### What this task involves
Exactly and only the lines from the one containing "const moulding = new THREE.Group();" through the one containing "obj.parent = empty" are to be repeated, both ends included.

== Source excerpt

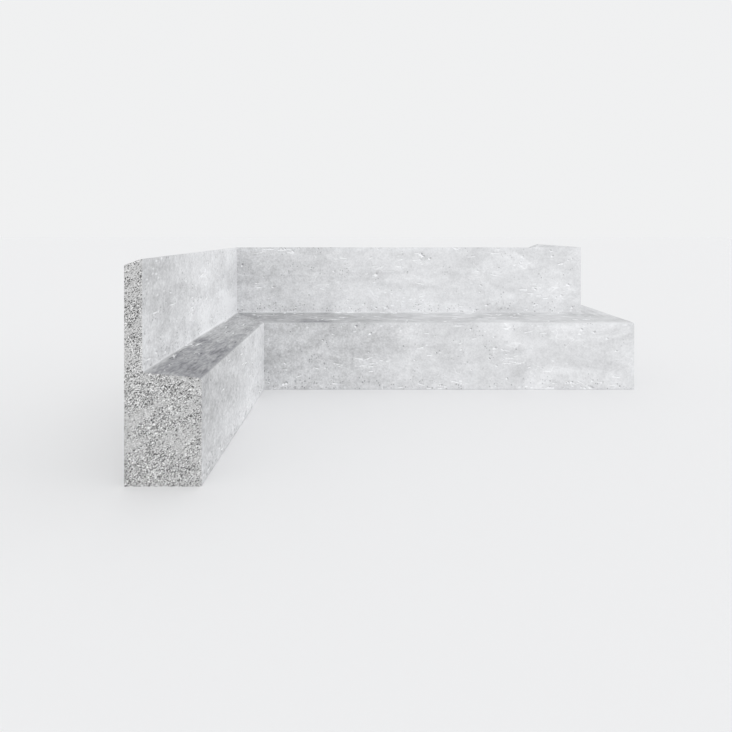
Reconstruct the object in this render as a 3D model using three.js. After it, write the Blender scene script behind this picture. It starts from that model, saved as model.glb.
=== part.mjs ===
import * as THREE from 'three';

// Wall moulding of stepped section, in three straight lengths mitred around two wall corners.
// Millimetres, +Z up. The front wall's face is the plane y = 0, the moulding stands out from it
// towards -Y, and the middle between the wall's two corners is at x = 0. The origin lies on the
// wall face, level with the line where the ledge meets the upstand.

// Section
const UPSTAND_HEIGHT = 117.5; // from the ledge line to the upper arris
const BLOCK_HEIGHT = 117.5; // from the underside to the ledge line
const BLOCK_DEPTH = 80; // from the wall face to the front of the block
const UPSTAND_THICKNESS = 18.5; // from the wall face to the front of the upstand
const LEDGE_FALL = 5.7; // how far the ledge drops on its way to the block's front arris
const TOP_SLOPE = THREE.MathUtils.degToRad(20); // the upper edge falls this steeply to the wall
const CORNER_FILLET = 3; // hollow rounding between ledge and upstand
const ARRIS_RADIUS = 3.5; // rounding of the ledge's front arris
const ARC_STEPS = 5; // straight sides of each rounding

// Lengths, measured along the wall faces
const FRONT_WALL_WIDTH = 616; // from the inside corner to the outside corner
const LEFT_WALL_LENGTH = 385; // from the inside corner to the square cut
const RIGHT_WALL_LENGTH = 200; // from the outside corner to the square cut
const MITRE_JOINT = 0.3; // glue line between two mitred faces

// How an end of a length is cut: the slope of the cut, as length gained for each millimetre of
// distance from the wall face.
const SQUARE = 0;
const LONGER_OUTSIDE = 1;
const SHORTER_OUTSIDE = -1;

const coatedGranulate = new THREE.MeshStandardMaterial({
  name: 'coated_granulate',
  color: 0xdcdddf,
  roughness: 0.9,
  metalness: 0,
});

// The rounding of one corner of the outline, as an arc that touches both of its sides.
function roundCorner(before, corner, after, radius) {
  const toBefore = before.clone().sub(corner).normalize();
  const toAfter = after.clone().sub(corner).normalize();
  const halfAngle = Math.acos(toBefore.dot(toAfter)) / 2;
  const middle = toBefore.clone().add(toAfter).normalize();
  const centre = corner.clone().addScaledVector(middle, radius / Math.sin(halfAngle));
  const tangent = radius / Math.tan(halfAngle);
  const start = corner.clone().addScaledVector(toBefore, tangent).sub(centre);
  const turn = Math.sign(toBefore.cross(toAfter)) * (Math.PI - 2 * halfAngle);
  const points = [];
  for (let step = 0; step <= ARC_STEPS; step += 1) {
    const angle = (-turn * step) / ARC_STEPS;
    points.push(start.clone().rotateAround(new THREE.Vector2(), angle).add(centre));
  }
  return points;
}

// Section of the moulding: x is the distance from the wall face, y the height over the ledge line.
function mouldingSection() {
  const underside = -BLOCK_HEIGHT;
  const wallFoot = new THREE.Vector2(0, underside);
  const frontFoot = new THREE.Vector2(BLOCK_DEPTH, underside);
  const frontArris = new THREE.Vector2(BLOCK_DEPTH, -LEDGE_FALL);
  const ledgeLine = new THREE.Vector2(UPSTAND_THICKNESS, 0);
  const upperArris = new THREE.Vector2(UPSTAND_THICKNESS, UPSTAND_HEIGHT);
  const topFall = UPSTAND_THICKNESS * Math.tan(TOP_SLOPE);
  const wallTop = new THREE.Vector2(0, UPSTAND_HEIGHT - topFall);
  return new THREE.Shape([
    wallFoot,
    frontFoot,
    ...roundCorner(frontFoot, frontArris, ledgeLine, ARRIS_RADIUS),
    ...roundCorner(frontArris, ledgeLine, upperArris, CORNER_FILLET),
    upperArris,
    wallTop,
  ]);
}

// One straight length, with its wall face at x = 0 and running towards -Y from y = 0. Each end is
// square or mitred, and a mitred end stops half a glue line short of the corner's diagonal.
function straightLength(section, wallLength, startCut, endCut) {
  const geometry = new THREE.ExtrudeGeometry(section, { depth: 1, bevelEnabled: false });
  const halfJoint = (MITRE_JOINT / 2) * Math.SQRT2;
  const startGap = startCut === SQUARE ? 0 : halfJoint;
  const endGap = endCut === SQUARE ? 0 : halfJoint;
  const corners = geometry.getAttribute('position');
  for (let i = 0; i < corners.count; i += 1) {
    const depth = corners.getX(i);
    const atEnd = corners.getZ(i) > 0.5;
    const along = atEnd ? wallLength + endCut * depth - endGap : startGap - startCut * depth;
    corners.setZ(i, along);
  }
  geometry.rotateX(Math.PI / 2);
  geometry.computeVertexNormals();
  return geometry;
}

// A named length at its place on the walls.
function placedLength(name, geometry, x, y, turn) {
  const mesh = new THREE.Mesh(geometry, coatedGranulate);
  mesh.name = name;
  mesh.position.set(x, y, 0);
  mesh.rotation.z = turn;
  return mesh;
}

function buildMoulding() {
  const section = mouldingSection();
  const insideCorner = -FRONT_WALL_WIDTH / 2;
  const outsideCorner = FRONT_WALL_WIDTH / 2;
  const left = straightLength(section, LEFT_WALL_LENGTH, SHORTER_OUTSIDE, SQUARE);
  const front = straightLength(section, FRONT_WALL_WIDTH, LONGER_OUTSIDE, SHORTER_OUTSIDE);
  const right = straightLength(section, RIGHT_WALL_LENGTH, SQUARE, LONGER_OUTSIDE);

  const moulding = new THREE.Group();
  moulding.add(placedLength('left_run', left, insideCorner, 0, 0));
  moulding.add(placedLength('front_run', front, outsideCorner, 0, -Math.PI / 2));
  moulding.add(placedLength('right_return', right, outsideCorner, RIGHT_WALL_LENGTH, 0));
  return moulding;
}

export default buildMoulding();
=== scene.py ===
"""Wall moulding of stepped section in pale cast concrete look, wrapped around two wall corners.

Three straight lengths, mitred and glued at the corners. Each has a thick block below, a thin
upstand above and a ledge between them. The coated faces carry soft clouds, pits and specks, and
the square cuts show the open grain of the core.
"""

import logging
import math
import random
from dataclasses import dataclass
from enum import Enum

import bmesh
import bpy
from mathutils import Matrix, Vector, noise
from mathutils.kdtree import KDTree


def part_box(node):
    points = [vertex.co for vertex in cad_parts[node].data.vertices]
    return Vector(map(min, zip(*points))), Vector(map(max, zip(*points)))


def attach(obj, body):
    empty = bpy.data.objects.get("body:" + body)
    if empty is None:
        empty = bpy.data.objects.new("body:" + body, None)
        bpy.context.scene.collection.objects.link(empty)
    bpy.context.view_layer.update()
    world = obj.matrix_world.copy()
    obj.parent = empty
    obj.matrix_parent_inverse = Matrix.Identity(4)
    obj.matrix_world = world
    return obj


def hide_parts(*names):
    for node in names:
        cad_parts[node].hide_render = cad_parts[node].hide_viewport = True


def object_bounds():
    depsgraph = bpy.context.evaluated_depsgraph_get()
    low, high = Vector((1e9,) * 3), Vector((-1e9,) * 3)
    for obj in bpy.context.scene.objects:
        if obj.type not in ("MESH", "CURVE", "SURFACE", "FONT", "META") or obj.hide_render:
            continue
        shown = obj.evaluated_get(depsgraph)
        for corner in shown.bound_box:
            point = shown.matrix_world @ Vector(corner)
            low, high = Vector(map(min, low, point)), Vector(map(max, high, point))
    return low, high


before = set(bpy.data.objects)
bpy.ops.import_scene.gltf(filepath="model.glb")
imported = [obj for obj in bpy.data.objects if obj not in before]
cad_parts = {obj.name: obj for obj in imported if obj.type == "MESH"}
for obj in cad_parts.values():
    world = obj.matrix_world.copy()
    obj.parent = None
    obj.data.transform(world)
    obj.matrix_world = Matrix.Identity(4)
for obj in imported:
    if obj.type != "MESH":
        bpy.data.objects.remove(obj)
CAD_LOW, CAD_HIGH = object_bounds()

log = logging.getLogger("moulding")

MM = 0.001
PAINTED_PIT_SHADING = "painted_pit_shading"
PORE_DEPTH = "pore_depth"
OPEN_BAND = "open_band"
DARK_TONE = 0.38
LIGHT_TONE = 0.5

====

### Full output
  const moulding = new THREE.Group();
  moulding.add(placedLength('left_run', left, insideCorner, 0, 0));
  moulding.add(placedLength('front_run', front, outsideCorner, 0, -Math.PI / 2));
  moulding.add(placedLength('right_return', right, outsideCorner, RIGHT_WALL_LENGTH, 0));
  return moulding;
}

export default buildMoulding();
=== scene.py ===
"""Wall moulding of stepped section in pale cast concrete look, wrapped around two wall corners.

Three straight lengths, mitred and glued at the corners. Each has a thick block below, a thin
upstand above and a ledge between them. The coated faces carry soft clouds, pits and specks, and
the square cuts show the open grain of the core.
"""

import logging
import math
import random
from dataclasses import dataclass
from enum import Enum

import bmesh
import bpy
from mathutils import Matrix, Vector, noise
from mathutils.kdtree import KDTree


def part_box(node):
    points = [vertex.co for vertex in cad_parts[node].data.vertices]
    return Vector(map(min, zip(*points))), Vector(map(max, zip(*points)))


def attach(obj, body):
    empty = bpy.data.objects.get("body:" + body)
    if empty is None:
        empty = bpy.data.objects.new("body:" + body, None)
        bpy.context.scene.collection.objects.link(empty)
    bpy.context.view_layer.update()
    world = obj.matrix_world.copy()
    obj.parent = empty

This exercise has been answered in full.